* [PROMPT]
Repeat exactly, and only, the lines below starting at the line that contains "# rods and plates" and ending at the line that contains "before = set(bpy.data.objects)", inclusive of both.
══ DATA EXCERPT ══
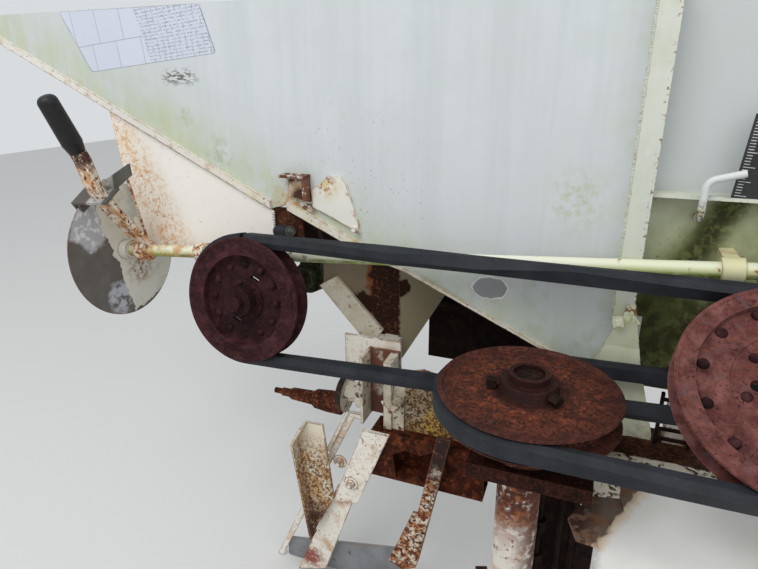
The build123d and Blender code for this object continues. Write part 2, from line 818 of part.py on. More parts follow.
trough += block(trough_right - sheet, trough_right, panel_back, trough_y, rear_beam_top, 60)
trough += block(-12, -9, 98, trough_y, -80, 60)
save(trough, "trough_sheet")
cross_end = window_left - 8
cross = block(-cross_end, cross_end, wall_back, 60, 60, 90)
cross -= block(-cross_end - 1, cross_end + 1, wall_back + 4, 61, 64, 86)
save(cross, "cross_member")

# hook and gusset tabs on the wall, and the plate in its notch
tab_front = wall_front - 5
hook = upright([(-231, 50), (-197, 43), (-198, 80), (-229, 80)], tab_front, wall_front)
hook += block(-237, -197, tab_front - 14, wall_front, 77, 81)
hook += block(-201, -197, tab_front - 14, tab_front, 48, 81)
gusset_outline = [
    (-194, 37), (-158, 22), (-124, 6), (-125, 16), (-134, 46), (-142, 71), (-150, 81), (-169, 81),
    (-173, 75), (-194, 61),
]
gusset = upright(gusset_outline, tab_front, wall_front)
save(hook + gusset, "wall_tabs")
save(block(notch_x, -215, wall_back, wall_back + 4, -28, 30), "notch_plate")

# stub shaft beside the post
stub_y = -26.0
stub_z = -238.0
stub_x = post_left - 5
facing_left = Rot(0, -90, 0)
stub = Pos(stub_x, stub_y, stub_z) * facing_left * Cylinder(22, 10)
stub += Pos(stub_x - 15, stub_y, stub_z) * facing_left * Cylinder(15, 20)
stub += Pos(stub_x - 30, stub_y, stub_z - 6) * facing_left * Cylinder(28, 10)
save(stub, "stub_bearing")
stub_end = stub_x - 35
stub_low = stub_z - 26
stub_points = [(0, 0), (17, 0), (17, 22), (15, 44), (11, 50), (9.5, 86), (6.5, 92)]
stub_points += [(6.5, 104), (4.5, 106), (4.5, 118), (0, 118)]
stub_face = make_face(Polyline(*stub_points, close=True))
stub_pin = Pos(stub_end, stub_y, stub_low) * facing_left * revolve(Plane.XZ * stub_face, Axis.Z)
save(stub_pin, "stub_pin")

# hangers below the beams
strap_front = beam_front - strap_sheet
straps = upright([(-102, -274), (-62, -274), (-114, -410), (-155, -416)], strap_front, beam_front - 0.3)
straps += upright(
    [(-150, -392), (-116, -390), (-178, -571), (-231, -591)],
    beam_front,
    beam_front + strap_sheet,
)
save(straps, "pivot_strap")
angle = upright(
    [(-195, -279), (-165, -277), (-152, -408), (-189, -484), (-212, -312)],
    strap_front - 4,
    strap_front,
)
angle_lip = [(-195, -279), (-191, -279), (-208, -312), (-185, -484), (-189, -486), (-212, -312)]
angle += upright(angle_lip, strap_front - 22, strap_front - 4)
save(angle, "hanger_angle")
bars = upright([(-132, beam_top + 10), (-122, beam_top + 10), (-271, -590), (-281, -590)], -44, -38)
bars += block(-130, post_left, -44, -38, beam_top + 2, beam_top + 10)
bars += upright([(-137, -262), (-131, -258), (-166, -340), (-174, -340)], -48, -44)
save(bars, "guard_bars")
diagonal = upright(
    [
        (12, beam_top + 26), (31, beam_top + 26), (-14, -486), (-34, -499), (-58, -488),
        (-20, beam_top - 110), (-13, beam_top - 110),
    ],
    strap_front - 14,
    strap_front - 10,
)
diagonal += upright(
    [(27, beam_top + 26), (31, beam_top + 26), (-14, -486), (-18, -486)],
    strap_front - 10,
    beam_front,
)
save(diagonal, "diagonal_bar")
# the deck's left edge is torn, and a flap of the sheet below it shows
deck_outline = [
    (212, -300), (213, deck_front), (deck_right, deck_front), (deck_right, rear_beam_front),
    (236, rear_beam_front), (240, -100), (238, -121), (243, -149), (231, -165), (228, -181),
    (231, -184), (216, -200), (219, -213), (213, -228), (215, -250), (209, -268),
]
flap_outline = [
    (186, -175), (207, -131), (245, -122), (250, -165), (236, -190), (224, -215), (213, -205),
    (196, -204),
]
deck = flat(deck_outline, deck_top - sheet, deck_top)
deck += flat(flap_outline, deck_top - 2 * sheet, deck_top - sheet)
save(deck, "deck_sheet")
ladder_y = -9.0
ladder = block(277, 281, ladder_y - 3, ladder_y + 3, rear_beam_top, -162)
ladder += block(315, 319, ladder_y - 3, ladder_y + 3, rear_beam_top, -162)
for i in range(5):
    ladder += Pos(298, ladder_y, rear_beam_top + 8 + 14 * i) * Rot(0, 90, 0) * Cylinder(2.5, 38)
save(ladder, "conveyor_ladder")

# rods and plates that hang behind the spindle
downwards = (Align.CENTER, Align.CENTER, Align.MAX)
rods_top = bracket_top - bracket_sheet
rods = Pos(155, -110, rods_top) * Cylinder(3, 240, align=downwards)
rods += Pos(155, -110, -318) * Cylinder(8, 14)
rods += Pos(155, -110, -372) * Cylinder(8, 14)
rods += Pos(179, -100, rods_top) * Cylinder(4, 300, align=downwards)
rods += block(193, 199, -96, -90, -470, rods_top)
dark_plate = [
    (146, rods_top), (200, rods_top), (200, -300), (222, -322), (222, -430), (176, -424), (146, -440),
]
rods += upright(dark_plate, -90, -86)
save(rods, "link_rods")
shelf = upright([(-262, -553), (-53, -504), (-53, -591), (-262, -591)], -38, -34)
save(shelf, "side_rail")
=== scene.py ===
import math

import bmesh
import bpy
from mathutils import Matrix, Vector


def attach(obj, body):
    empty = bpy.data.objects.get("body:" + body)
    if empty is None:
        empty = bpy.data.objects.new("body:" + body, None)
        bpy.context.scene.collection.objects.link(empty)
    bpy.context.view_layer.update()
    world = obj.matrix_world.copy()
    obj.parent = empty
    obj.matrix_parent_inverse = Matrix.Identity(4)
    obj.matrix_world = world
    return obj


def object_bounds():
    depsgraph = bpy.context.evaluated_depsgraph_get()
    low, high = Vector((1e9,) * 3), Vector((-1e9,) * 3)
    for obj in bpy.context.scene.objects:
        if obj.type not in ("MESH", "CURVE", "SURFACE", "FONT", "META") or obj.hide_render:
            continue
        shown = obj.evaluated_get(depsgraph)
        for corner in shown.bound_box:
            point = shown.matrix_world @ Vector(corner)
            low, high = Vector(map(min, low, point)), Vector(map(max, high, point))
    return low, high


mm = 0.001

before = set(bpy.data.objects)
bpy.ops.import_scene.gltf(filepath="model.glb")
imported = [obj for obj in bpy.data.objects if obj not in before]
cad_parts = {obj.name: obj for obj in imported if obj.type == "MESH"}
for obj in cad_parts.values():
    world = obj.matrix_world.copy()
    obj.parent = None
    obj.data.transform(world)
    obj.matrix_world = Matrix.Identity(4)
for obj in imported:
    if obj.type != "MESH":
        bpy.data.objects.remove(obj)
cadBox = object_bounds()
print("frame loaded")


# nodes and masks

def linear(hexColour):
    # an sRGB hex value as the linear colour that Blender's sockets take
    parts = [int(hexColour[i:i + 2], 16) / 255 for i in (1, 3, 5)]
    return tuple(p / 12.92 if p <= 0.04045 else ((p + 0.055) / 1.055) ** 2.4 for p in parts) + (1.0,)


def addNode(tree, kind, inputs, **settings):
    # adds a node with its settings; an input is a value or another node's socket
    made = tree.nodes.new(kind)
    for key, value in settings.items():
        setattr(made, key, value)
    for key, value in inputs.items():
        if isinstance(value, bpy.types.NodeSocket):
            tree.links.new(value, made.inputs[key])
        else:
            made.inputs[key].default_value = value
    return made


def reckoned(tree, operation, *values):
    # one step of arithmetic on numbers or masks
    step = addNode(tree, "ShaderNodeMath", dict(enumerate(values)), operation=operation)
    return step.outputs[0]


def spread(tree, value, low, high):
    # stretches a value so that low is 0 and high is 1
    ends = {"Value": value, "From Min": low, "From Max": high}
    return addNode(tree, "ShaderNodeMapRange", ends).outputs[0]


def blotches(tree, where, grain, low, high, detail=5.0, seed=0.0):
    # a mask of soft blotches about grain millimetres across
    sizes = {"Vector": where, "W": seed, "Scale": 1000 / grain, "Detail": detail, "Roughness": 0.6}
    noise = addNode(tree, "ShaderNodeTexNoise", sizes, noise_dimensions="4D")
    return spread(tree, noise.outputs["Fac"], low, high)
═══
* [EXERCISE ANSWER]
# rods and plates that hang behind the spindle
downwards = (Align.CENTER, Align.CENTER, Align.MAX)
rods_top = bracket_top - bracket_sheet
rods = Pos(155, -110, rods_top) * Cylinder(3, 240, align=downwards)
rods += Pos(155, -110, -318) * Cylinder(8, 14)
rods += Pos(155, -110, -372) * Cylinder(8, 14)
rods += Pos(179, -100, rods_top) * Cylinder(4, 300, align=downwards)
rods += block(193, 199, -96, -90, -470, rods_top)
dark_plate = [
    (146, rods_top), (200, rods_top), (200, -300), (222, -322), (222, -430), (176, -424), (146, -440),
]
rods += upright(dark_plate, -90, -86)
save(rods, "link_rods")
shelf = upright([(-262, -553), (-53, -504), (-53, -591), (-262, -591)], -38, -34)
save(shelf, "side_rail")
=== scene.py ===
import math

import bmesh
import bpy
from mathutils import Matrix, Vector


def attach(obj, body):
    empty = bpy.data.objects.get("body:" + body)
    if empty is None:
        empty = bpy.data.objects.new("body:" + body, None)
        bpy.context.scene.collection.objects.link(empty)
    bpy.context.view_layer.update()
    world = obj.matrix_world.copy()
    obj.parent = empty
    obj.matrix_parent_inverse = Matrix.Identity(4)
    obj.matrix_world = world
    return obj


def object_bounds():
    depsgraph = bpy.context.evaluated_depsgraph_get()
    low, high = Vector((1e9,) * 3), Vector((-1e9,) * 3)
    for obj in bpy.context.scene.objects:
        if obj.type not in ("MESH", "CURVE", "SURFACE", "FONT", "META") or obj.hide_render:
            continue
        shown = obj.evaluated_get(depsgraph)
        for corner in shown.bound_box:
            point = shown.matrix_world @ Vector(corner)
            low, high = Vector(map(min, low, point)), Vector(map(max, high, point))
    return low, high


mm = 0.001

before = set(bpy.data.objects)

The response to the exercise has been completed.